We would also emphasise that the real test in these cases is that of vulnerability. The precise age of the victim is of less relevance. It is simply a factor which, along with other factors, may contribute to the victim being a vulnerable person living alone. This court has spelt out on many occasions the gravity with which such attacks in the home on elderly or otherwise vulnerable people will be viewed. Such offences cause widespread anxiety amongst the elderly or vulnerable. We entirely accept the point made by the Attorney General that deterrent sentences in such cases are required.
We are in no doubt that the sentences of three years imposed in these two cases were lenient and unduly so. There was no allowance to be made here for good character. We are not impressed by the argument that there may not initially have been an intent to rob. If there was some other intent, which took the three men to the house of this frail and vulnerable man, it seems to this court itself to have been equally reprehensible, of the kind referred to by Ms Cheema in her submissions.

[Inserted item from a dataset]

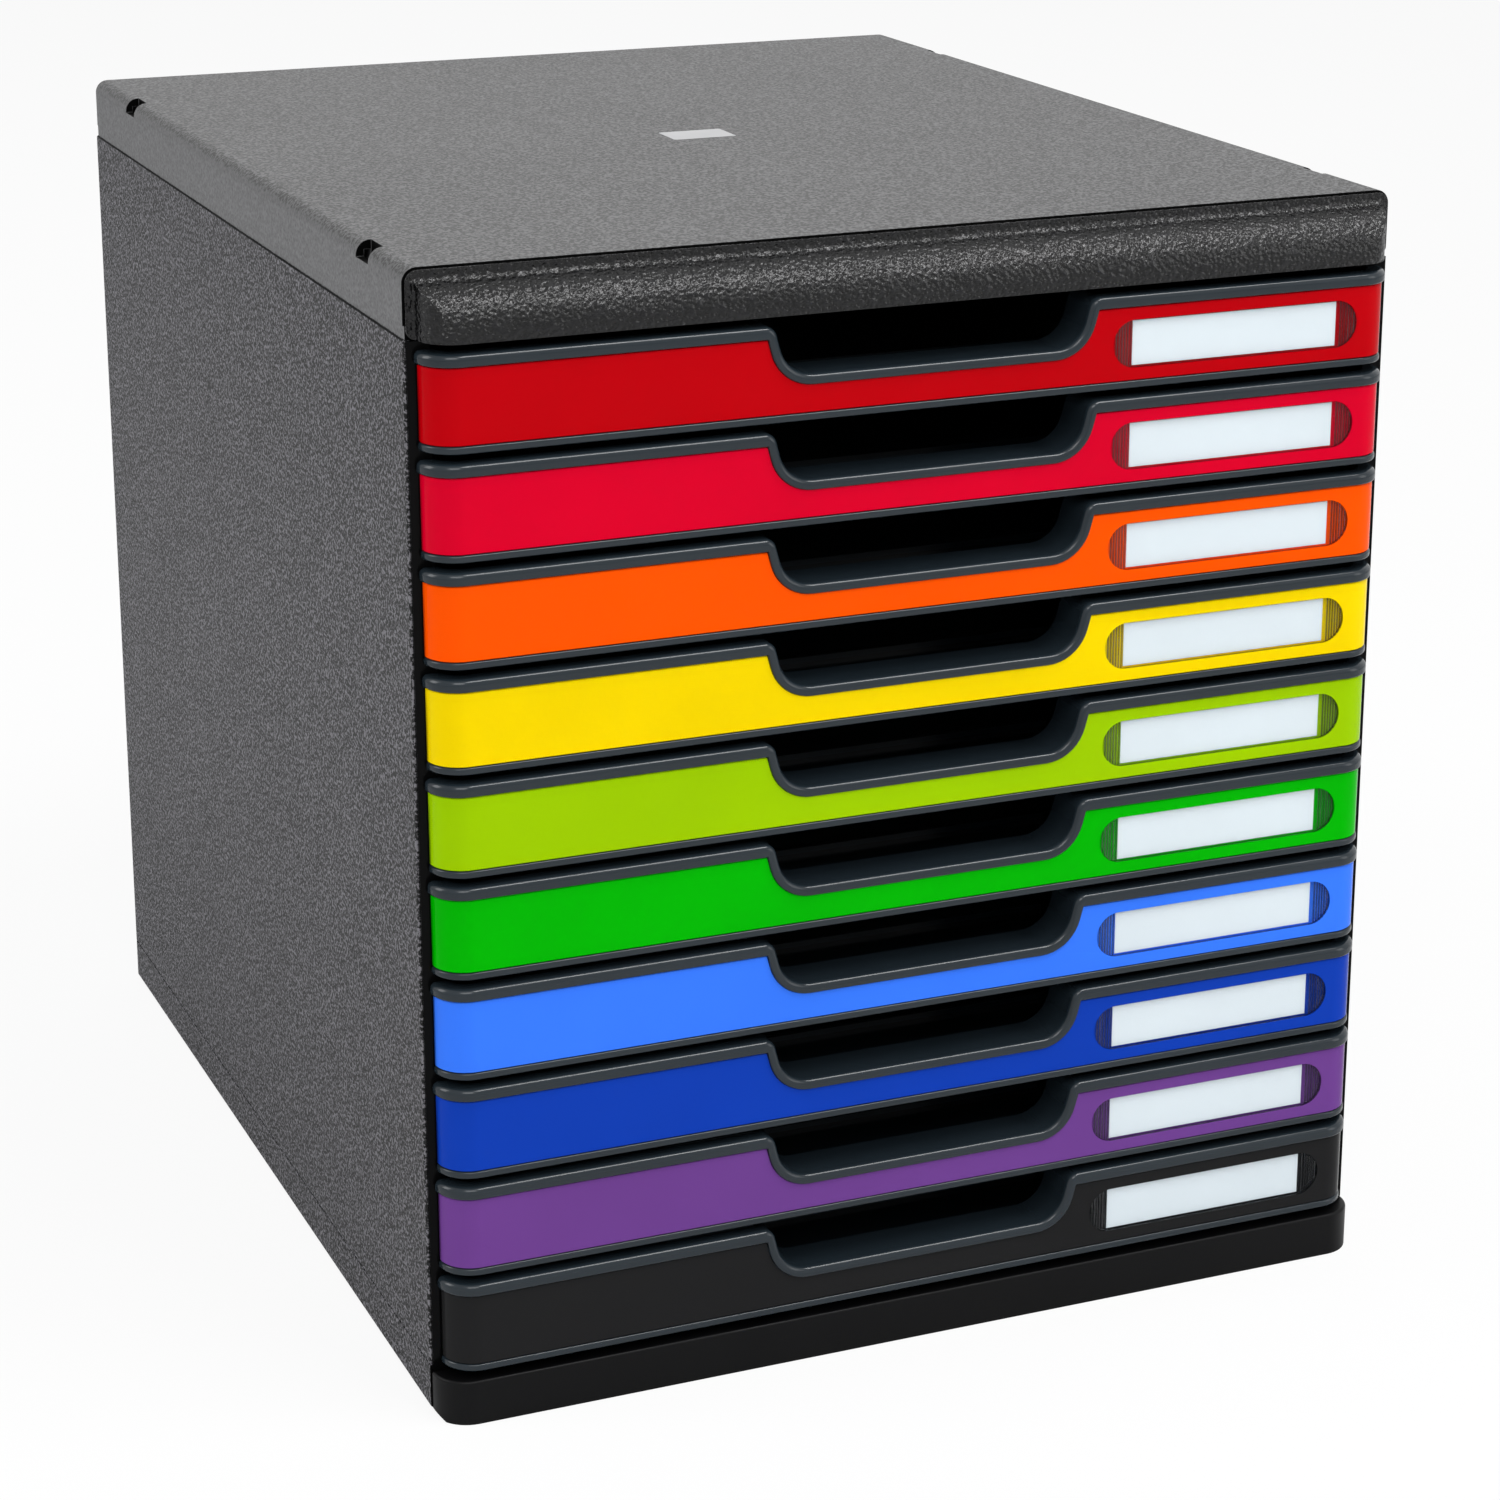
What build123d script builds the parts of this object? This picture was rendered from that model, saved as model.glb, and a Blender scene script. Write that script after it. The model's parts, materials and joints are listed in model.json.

Taking into account the authorities to which we have referred, the appropriate sentence at first sentence for this robbery, allowing for the pleas of guilty, would have been in the range of 6½ to 7 years' imprisonment. That reflects the injury caused and the number of men involved, which is a relevant factor. Allowing for double jeopardy, we set aside the sentences for three years on the robbery count, and in each case we shall substitute a sentence of 5½ years' imprisonment. In the case of Randall, that will still have four months' imprisonment for failing to surrender to be added to run consecutively to it. The total, therefore, will be 5½ years' imprisonment in the case of Donaghue and 5 years 10 months in the case of Randall.